The most common side effects of isotretinoin are dry skin, itching, dry nose, nosebleeds (epistaxis), cracks in the corners of the mouth (chilitis), dry mouth, and inflammation of the whites of the eyes. Joint aches also are common. Patients may develop an increase in blood cholesterol and triglycerides. Psychiatric problems such as depression, hallucinations and suicidal behavior have been reported. Rare side effects include skin infections, peeling, sun sensitivity, hearing impairment and hepatitis. Rarely, isotretinoin can cause brain swelling (pseudotumor cerebri or intracranial hypertension), which produces nausea, vomiting, headache, and changes in vision.

Precaution


Before using this drug, tell your doctor or pharmacist your medical history, including: diabetes, family or personal history of high blood fats (triglycerides), family or personal history of psychiatric disorders, liver disease, pancreatitis, bone loss conditions (e.g., osteoporosis/osteomalacia, decreased bone density), any allergies. Do not donate blood while you take isotretinoin and for at least one month after you stop taking it. Avoid exposure to the sun and sunlamps. Use a sunscreen and wear protective clothing when you are exposed to direct sunlight. Isotretinoin can affect your night vision. Be cautious when driving or operating any machinery after dark.

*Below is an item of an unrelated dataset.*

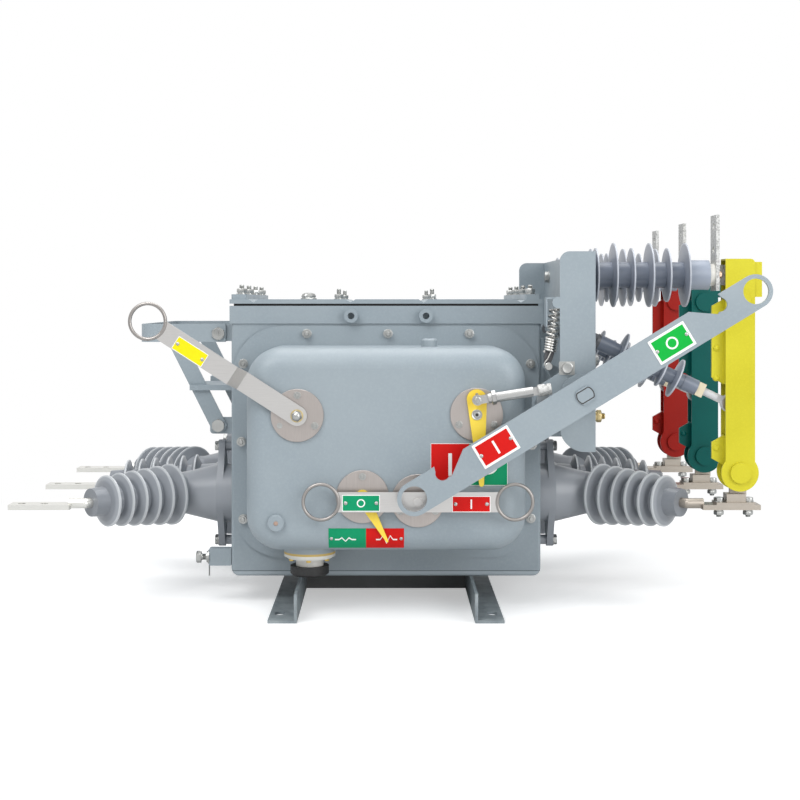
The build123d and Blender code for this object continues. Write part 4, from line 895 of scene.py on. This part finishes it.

If you wear contact lenses, you may not tolerate them as well as usual while using this medication. Do not have cosmetic procedures to smooth your skin (e.g., waxing, laser, or dermabrasion) during and for six months after isotretinoin therapy. Skin scarring may occur. Avoid the use of alcohol while taking this medication, as it may worsen drug side effects (e.g., pancreatitis risk). Limited information suggests isotretinoin may cause some bone loss effects. Therefore, playing impact sports (e.g., football) may result in bone problems, including an increased risk of fractures. Limited information also suggests isotretinoin may stop normal growth in some children (epiphyseal plate closure). Consult your doctor for more details. Caution is advised when using this drug in children because they may be more sensitive to its effects, especially back, joint, or muscle pain. You must have two negative pregnancy tests before starting this medication. You must have a monthly pregnancy test during treatment with isotretinoin. If the test is positive, you must stop taking this medication and consult your doctor immediately. This drug must not be used during pregnancy. If you become pregnant or think you may be pregnant, inform your doctor immediately. This drug should not be used by those who may become pregnant during treatment. Consult your doctor (see also Warning section). It is not known if this drug passes into breast milk. Due to the potential risks to an infant, do not breast-feed while using this medication. Use two reliable forms of birth control together, starting one month before treatment, during and at least one month after stopping the drug.

Drug interactions

Isotretinoin is closely related to vitamin A. Therefore, the use of both vitamin A and isotretinoin at the same time may lead to vitamin A side effects.
Treatment with tetracycline (Achromycin) and isotretinoin should not be given at the same time since the combination has been associated with brain swelling. (See side effects below.)

Missed dose

If you miss a dose, take as soon as remembered; do not take if it is almost time for the next dose, instead, skip the missed dose and resume your usual dosing schedule. Do not "double-up" the dose to catch up.

Storage

Store at room temperature between 59 and 86 degrees F (between 15 and 30 degrees C) away from moisture and sunlight. Do not store in the bathroom. Keep away from children and pets.